Just as you are (injured, softer, and all).


  • K Z

    Props to you for being present and holding space for the dichotomy. We are never one thing, but so often only identified or labeled as one: Active, sedentary, healthy, unfit, etc. truthfully never being 100% of any of them.
    Keep up the good work and happy ❤️‍🩹

  • Olivia

    Thank you for sharing your story. I’ve struggled with this too especially during pregnancy. Seeing women who could run during their pregnancy and workout while I was not able to. Sending love to you as you continue to heal.

  • Nancy

    Thank you for sharing your story and how you are moving forward. Injuries and life changes are hard. I am a 63 year old female. I run or workout at the gym most days. Like you, daily exercise and activity is so important to me. I have experienced injury and relate to your thoughts on how to navigate all that is recovery and starting again. I also have experienced injury (decades ago, severe plantar fasciitis in both feet at the same time) and at another time, a huge life change (moving to be closer to aging parents who had physical and mental needs which were significant). My full time job and caring for my parents before work and after work limited any workout time for me. Plus, living in a new place where outdoor activities are not a priority for others (no trails or safe running/cycling routes, lighting, etc.) took a toll on me. I love my parents and wouldn’t change the part about being their caregiver during the years when they depended on and needed me. The adjustment to this new life included me learning how to be ‘okay’ with a change in working out, running, cycling and also appreciating how resilient my body is. I’m learning to love running and working out in this place and I’m learning to love my aging body and what it is still capable of. I can do the distance running I have always enjoyed but my pace is not what I knew decades ago. Honestly, I appreciate my health and my body in a much richer way now, if that makes any sense.

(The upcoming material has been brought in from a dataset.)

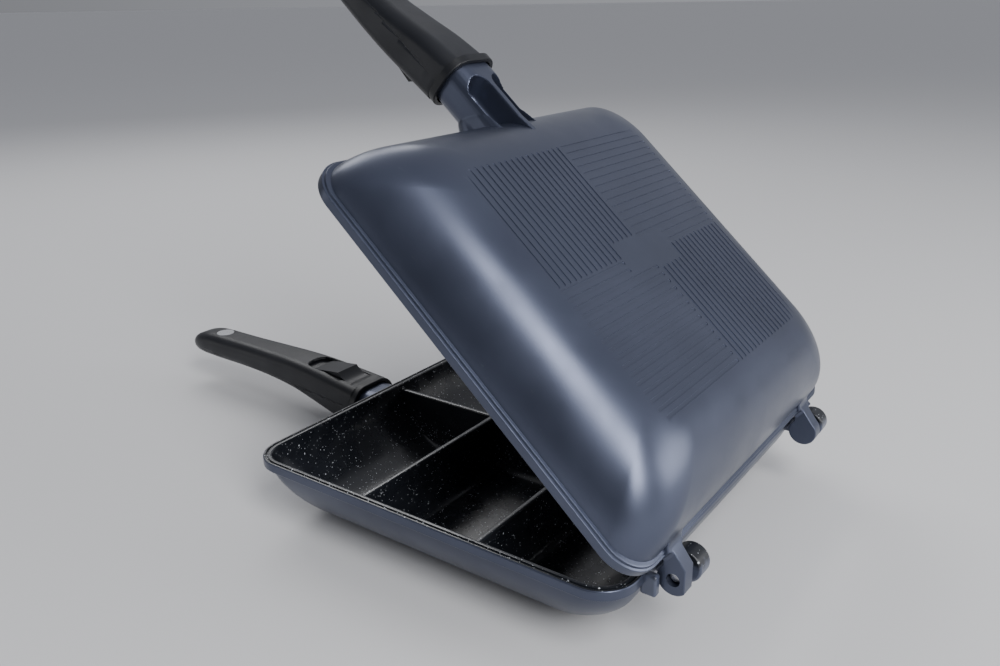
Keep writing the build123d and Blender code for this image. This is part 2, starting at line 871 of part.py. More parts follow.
write_handle_piece(cover, "grip_cover")

with BuildPart() as grip_shell:
    add(grip.part)
    split(bisect_by=crease, keep=Keep.BOTTOM)
    # ribs that carry the sleeve
    for distance in cradle_along:
        bottom = grip_at(distance)[2]
        sleeve_bottom = tongue_drop + sleeve_height / 2
        with BuildSketch(cross_plane(collar_y + distance)):
            with Locations((0, parting - sleeve_bottom)):
                Rectangle(
                    cradle_width,
                    bottom - grip_wall / 2 - sleeve_bottom,
                    align=(Align.CENTER, Align.MAX),
                )
        extrude(amount=cradle_thickness / 2, both=True)
write_handle_piece(grip_shell, "grip_shell")

# --- magnet and screws ----------------------------------------------------------
with BuildPart() as magnet:
    with BuildSketch(Plane.XY.offset(parting - magnet_floor)):
        with Locations((0, collar_y + magnet_along)):
            Circle(magnet_diameter / 2)
    extrude(amount=magnet_thickness)
    chamfer(magnet.edges().group_by(Axis.Z)[-1], screw_edge)
write_handle_piece(magnet, "handle_magnet")

with BuildPart() as screws:
    for distance in screw_along:
        _, top, bottom = grip_at(distance)
        tip_drop = top + magnet_recess + magnet_thickness + screw_tip_cover
        head_drop = bottom - screw_head_sink - screw_head_height
        with BuildSketch(Plane.XY.offset(parting - head_drop)):
            with Locations((0, collar_y + distance)):
                Circle(screw_shank_diameter / 2)
        extrude(amount=head_drop - tip_drop)
        with BuildSketch(Plane.XY.offset(parting - head_drop)):
            with Locations((0, collar_y + distance)):
                Circle(screw_head_diameter / 2)
        extrude(amount=-screw_head_height)
write_handle_piece(screws, "grip_screws")
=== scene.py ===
import json
from math import acos, asin, cos, degrees, pi, radians, sin, sqrt, tan

import bmesh
import bpy
from mathutils import Matrix, Quaternion, Vector


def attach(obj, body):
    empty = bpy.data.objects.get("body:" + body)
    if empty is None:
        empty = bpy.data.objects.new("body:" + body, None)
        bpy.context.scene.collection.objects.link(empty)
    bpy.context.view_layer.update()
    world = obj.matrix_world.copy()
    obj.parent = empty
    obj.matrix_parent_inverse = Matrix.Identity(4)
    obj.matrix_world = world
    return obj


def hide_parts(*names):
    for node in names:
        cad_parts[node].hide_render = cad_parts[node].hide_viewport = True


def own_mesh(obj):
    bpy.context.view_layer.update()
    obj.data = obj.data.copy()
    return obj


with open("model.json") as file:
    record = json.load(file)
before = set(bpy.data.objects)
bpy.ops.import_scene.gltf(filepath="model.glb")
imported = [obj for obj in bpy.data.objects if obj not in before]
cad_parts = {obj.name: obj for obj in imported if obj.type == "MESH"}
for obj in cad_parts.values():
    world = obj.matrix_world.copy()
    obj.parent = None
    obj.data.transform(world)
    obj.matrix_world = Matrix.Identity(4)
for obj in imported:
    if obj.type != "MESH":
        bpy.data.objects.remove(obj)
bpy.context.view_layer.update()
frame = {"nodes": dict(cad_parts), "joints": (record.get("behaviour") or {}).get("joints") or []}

scene = bpy.context.scene
collection = scene.collection
nodes = frame["nodes"]
print("frame loaded,", len(nodes), "pieces")


# nodes of materials and shapes


def addNode(tree, kind, inputs=None, **settings):
    node = tree.nodes.new(kind)
    for name, value in settings.items():
        setattr(node, name, value)
    for key, value in (inputs or {}).items():
        if isinstance(value, bpy.types.NodeSocket):
            tree.links.new(value, node.inputs[key])
        else:
            node.inputs[key].default_value = value
    return node


def noise(tree, place, scale, detail, roughness=0.5):
    inputs = {"Vector": place, "Scale": scale, "Detail": detail, "Roughness": roughness}
    return addNode(tree, "ShaderNodeTexNoise", inputs).outputs["Fac"]


def spread(tree, value, low, high, start, end):
    inputs = {"Value": value, "From Min": low, "From Max": high, "To Min": start, "To Max": end}
    return addNode(tree, "ShaderNodeMapRange", inputs).outputs["Result"]


def mixColour(tree, factor, first, second):
    # the mixing node keeps its colours in sockets 6 and 7, and its mixed colour in 2
    inputs = {0: factor, 6: first, 7: second}
    return addNode(tree, "ShaderNodeMix", inputs, data_type="RGBA").outputs[2]


def maths(tree, operation, first, second):
    return addNode(tree, "ShaderNodeMath", {0: first, 1: second}, operation=operation).outputs[0]


def addBump(tree, shader, height, strength, distance):
    inputs = {"Height": height, "Strength": strength, "Distance": distance}
    bump = addNode(tree, "ShaderNodeBump", inputs)
    tree.links.new(bump.outputs["Normal"], shader.inputs["Normal"])


def stretched(tree, place, scale):
    return addNode(tree, "ShaderNodeMapping", {"Vector": place, "Scale": scale}).outputs["Vector"]


def cloudy(tree, place, scale, detail=4, low=0, high=1):
    # soft blotches, from low to high
    return spread(tree, noise(tree, place, scale, detail), 0.35, 0.65, low, high)


# camera, floor and light


def addObject(name, data):
    added = bpy.data.objects.new(name, data)
    collection.objects.link(added)
    return added


def aimFrom(thing, place, aim, roll=0):
    # looks from the place at the aim, rolled about its own view by degrees
    turn = (Vector(aim) - Vector(place)).to_track_quat("-Z", "Y")
    thing.location = place
    thing.rotation_mode = "QUATERNION"
    thing.rotation_quaternion = turn @ Quaternion((0, 0, 1), radians(roll))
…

I encourage everyone to incorporate daily exercise and healthy eating habits into their life and to appreciate the blessings which are often unseen (for example, injuries and life changes can be blessings….).

  • Becky

    Thanks for sharing this personal journey and best of luck in recovery in all areas. I wanted to pass along Intuitive Eating as a book, site, framework for making peace with food, listening to yourself, and strengthening self-compassion. It really speaks to me and I hope more women explore it.